- [What is being asked]: Reproduce, please, only the lines from the first line below to the line containing "for tape, binding", inclusive.

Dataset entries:
= = = = =

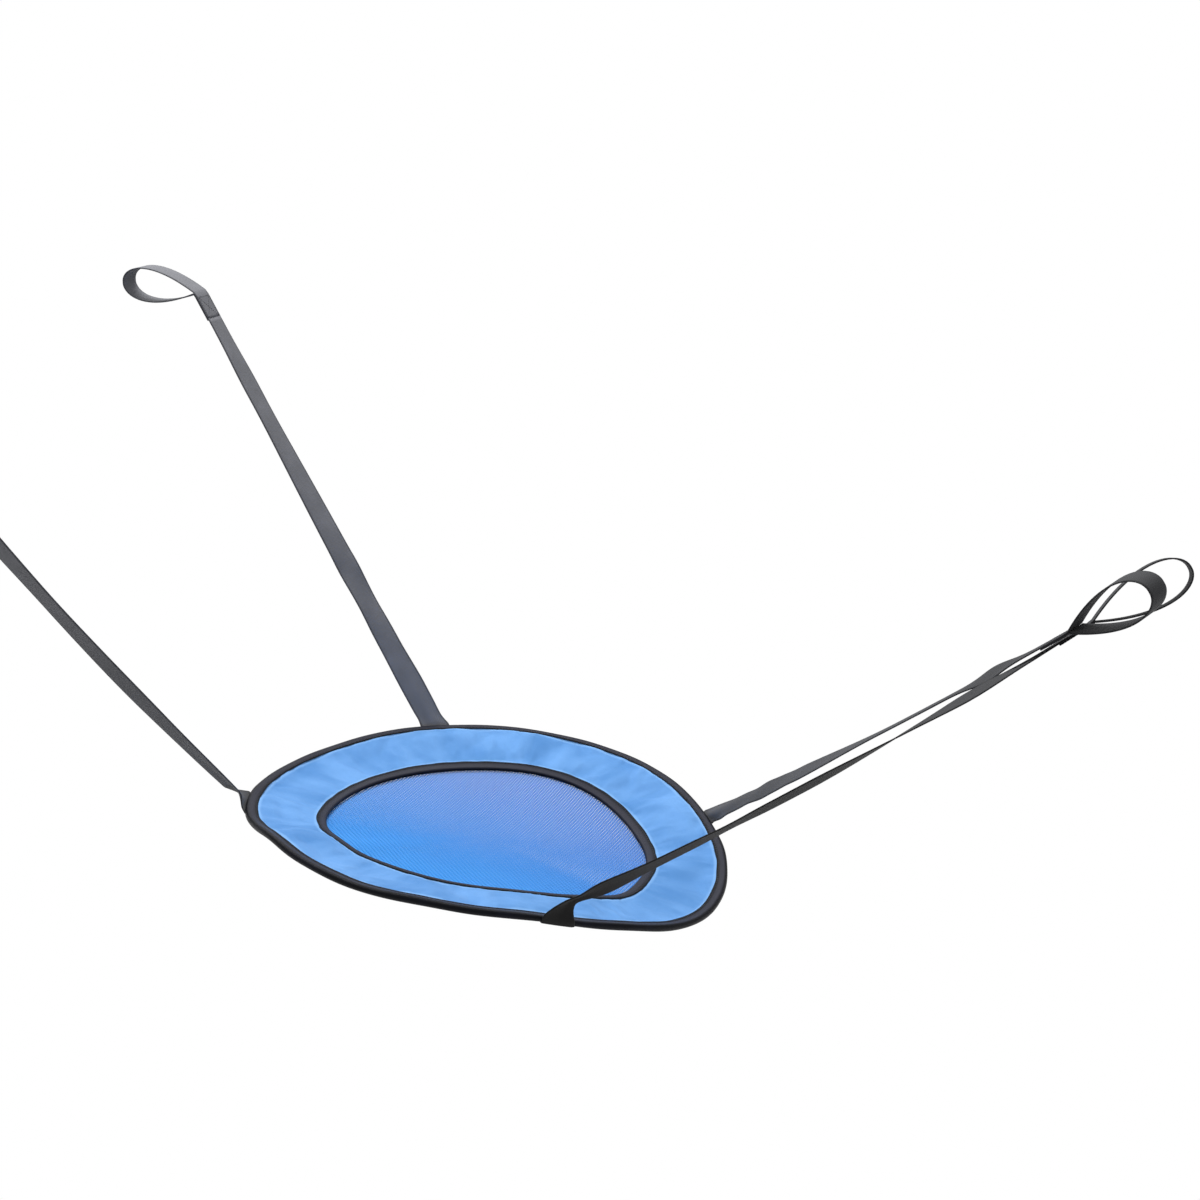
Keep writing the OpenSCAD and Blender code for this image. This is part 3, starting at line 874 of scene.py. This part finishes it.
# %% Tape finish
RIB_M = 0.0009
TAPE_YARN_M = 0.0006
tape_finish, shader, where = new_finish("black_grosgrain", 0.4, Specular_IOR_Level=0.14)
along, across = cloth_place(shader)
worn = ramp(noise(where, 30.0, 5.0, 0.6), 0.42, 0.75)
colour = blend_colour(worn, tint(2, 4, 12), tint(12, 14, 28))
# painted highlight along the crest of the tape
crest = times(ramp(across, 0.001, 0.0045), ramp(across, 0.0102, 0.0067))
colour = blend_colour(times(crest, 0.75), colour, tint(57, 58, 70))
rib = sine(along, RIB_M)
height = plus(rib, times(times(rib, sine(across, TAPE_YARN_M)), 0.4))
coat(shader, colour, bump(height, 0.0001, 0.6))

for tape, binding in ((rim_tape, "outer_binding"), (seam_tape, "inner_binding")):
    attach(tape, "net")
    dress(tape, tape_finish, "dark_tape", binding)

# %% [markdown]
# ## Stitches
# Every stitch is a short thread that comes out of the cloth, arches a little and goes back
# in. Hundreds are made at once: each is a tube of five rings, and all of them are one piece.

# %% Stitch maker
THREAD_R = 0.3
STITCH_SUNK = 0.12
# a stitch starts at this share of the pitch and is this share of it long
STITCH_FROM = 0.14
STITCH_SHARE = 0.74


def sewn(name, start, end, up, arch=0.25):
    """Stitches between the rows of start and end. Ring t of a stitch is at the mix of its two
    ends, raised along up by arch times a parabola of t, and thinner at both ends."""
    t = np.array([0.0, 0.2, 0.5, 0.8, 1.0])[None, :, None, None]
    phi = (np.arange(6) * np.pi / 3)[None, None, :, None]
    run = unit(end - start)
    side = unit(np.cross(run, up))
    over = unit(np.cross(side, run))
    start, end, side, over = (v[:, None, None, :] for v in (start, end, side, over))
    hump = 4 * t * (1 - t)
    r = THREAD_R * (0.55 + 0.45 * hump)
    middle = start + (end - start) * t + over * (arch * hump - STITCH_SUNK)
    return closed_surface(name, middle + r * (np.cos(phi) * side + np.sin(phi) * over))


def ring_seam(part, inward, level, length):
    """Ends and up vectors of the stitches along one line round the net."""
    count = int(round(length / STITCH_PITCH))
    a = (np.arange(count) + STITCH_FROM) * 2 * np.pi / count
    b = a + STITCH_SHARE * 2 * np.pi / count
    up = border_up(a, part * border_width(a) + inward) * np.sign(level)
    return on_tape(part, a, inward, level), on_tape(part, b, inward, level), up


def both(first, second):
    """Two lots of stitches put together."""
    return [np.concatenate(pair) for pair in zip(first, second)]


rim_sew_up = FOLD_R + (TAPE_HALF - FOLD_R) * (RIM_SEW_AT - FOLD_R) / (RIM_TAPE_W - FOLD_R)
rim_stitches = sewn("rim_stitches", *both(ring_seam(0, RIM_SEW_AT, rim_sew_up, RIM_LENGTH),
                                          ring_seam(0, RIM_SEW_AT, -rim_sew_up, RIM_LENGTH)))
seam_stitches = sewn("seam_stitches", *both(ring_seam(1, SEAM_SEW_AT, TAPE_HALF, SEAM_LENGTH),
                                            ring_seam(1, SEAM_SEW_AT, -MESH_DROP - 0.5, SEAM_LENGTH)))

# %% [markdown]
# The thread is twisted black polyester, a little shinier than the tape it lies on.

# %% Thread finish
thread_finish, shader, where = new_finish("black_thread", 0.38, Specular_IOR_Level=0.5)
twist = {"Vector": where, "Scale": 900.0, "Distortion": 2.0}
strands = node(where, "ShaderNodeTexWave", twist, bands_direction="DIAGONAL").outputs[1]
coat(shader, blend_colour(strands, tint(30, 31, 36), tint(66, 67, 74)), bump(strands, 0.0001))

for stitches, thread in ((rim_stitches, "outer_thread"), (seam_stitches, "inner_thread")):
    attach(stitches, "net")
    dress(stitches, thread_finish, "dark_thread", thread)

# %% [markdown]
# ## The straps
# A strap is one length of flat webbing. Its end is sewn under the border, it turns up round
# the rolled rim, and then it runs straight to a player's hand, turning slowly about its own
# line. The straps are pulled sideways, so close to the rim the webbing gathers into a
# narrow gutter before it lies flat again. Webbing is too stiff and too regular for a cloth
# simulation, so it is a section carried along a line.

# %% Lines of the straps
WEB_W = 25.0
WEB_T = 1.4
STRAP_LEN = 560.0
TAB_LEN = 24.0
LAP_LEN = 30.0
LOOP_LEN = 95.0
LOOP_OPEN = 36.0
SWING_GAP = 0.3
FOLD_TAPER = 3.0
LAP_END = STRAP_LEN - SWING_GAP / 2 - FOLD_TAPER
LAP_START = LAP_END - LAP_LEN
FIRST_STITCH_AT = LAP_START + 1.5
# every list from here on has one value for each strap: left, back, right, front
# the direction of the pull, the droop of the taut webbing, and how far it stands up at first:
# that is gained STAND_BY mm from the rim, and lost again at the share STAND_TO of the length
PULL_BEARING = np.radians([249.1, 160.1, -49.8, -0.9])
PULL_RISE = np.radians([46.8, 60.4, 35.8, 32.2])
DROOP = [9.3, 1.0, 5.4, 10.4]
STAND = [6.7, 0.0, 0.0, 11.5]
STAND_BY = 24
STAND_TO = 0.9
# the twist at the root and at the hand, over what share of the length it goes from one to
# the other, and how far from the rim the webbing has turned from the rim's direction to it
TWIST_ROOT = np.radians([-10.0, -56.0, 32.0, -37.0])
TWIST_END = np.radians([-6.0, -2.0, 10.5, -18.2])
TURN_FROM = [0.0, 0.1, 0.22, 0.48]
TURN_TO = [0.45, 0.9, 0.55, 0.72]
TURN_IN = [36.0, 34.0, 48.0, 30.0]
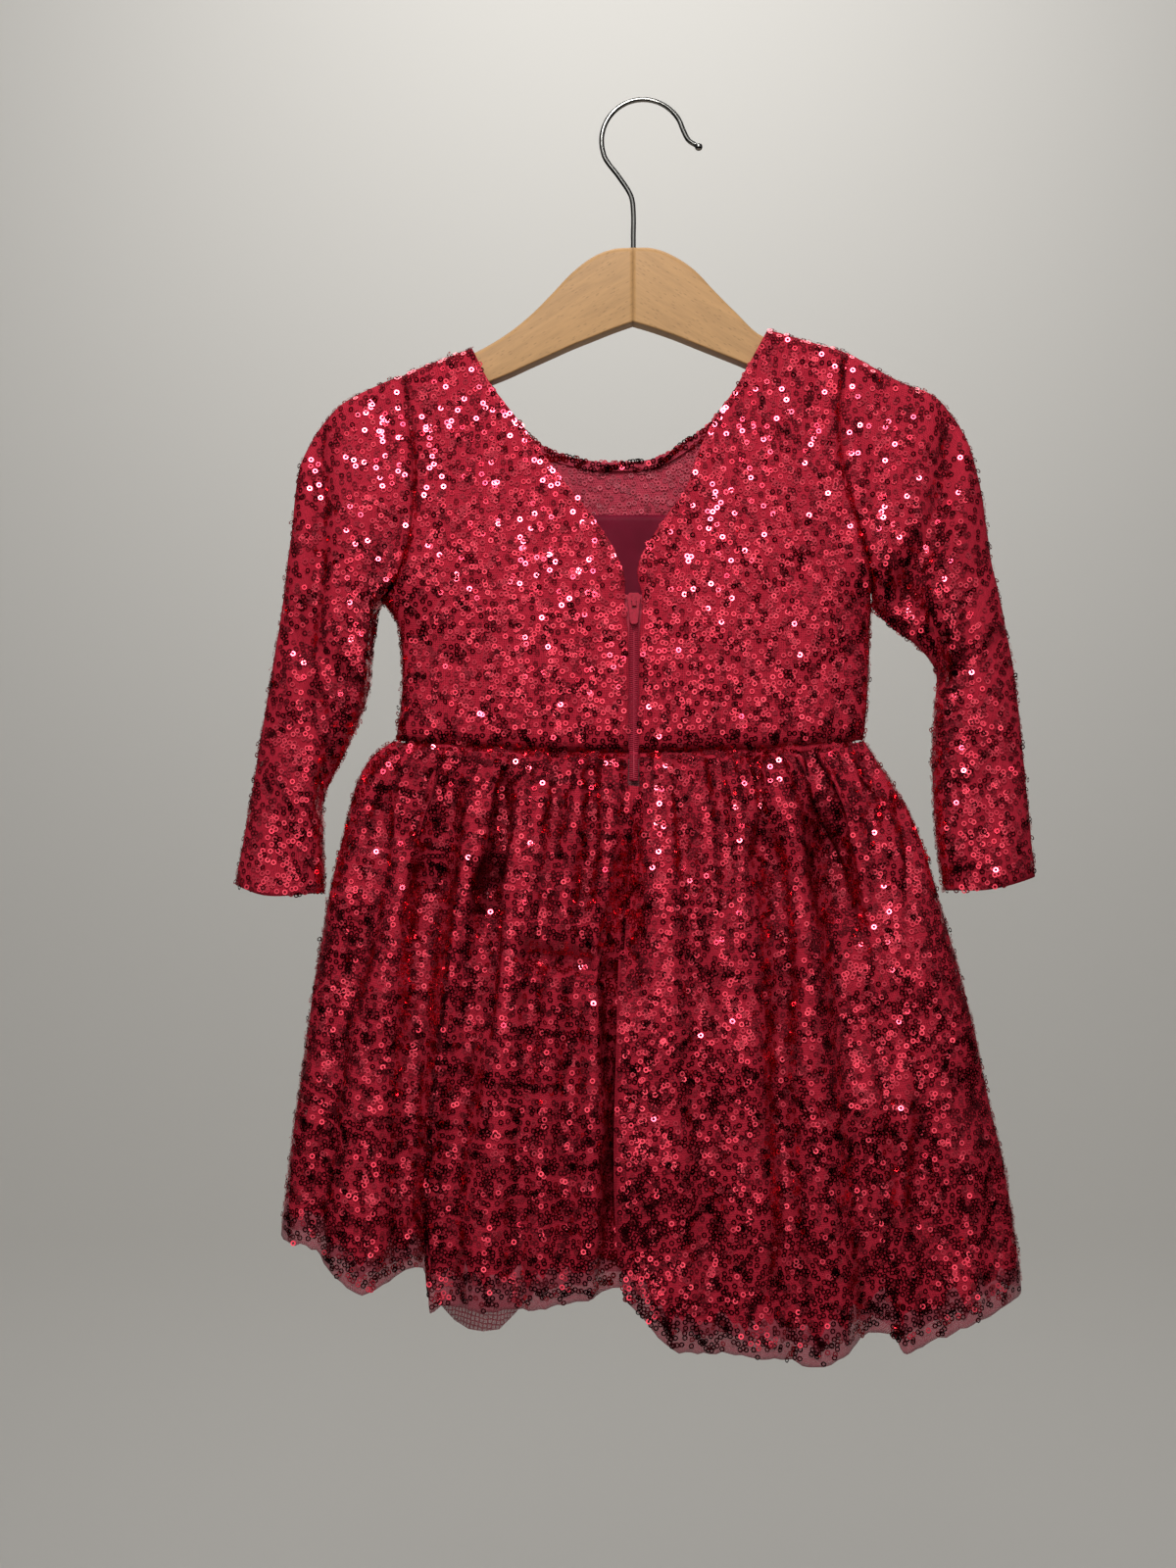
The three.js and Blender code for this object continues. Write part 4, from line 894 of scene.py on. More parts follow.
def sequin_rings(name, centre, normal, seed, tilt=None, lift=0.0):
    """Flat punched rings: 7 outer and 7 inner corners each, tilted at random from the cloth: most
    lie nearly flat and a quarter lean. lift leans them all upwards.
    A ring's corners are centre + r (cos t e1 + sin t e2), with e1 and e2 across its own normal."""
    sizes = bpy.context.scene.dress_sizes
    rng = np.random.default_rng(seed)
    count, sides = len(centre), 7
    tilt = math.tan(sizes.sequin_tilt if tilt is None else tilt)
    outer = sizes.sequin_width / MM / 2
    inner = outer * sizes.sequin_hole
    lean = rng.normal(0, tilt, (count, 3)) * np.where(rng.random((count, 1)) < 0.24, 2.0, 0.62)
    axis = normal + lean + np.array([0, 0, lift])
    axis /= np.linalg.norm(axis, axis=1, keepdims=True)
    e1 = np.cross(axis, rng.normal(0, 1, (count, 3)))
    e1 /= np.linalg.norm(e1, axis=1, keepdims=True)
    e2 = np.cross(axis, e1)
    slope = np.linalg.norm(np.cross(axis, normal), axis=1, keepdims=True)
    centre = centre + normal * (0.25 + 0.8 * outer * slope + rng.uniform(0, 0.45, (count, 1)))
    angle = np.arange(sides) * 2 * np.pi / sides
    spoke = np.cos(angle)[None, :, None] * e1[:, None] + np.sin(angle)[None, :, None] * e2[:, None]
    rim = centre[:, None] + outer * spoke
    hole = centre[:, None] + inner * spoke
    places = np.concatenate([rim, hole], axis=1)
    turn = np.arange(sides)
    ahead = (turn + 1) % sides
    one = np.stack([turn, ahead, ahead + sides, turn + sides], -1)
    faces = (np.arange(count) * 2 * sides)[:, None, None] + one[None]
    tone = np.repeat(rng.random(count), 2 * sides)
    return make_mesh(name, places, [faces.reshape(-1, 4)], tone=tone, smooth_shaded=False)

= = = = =

- [Written answer]:
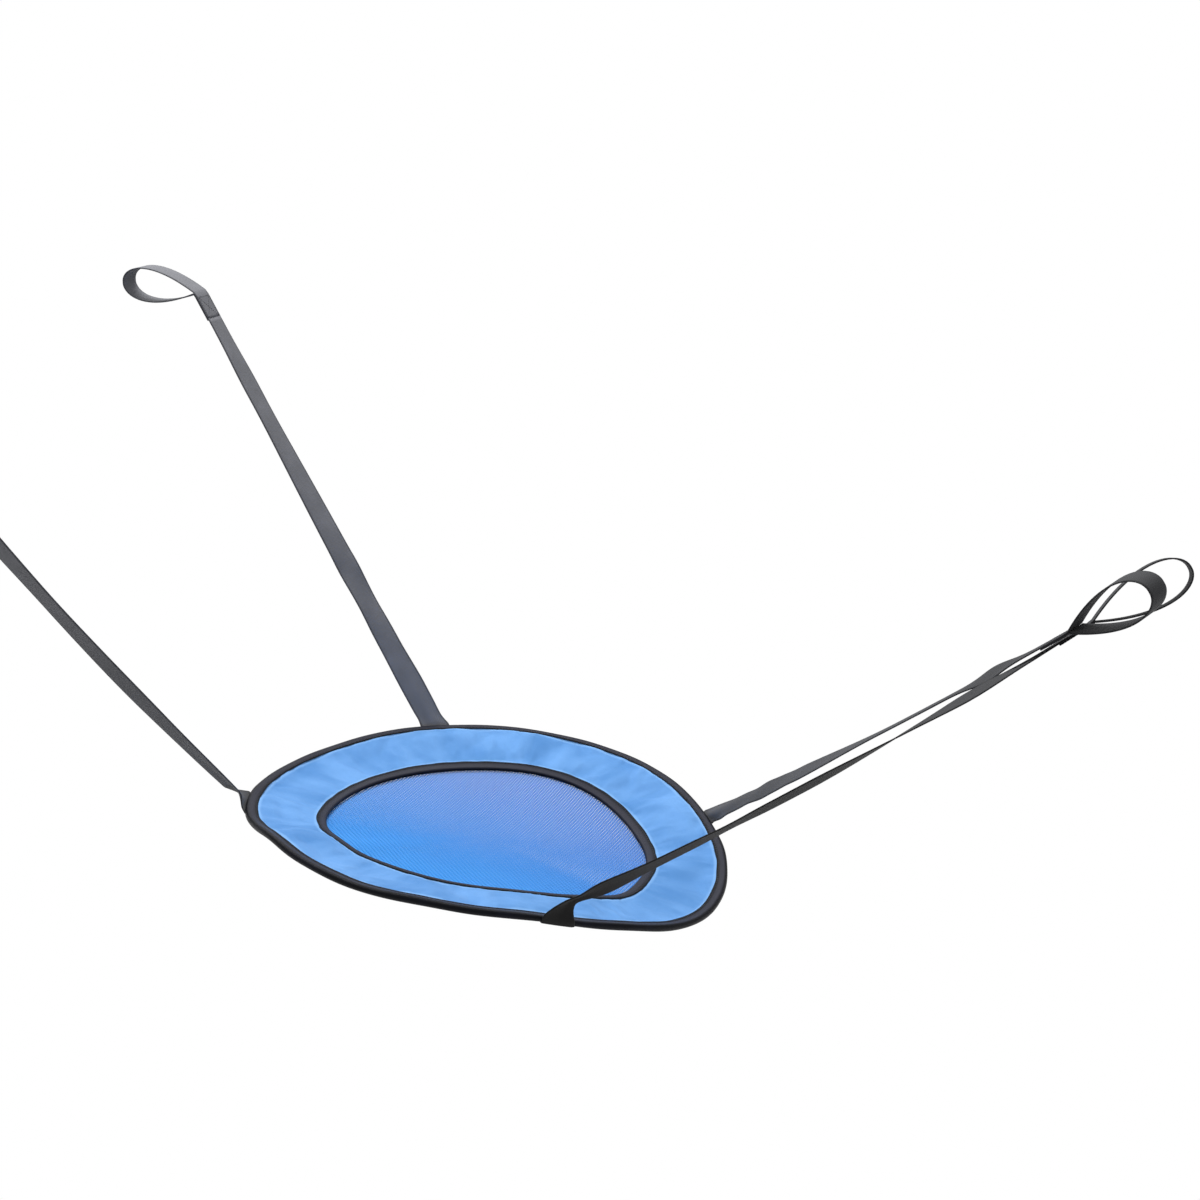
Keep writing the OpenSCAD and Blender code for this image. This is part 3, starting at line 874 of scene.py. This part finishes it.
# %% Tape finish
RIB_M = 0.0009
TAPE_YARN_M = 0.0006
tape_finish, shader, where = new_finish("black_grosgrain", 0.4, Specular_IOR_Level=0.14)
along, across = cloth_place(shader)
worn = ramp(noise(where, 30.0, 5.0, 0.6), 0.42, 0.75)
colour = blend_colour(worn, tint(2, 4, 12), tint(12, 14, 28))
# painted highlight along the crest of the tape
crest = times(ramp(across, 0.001, 0.0045), ramp(across, 0.0102, 0.0067))
colour = blend_colour(times(crest, 0.75), colour, tint(57, 58, 70))
rib = sine(along, RIB_M)
height = plus(rib, times(times(rib, sine(across, TAPE_YARN_M)), 0.4))
coat(shader, colour, bump(height, 0.0001, 0.6))

for tape, binding in ((rim_tape, "outer_binding"), (seam_tape, "inner_binding")):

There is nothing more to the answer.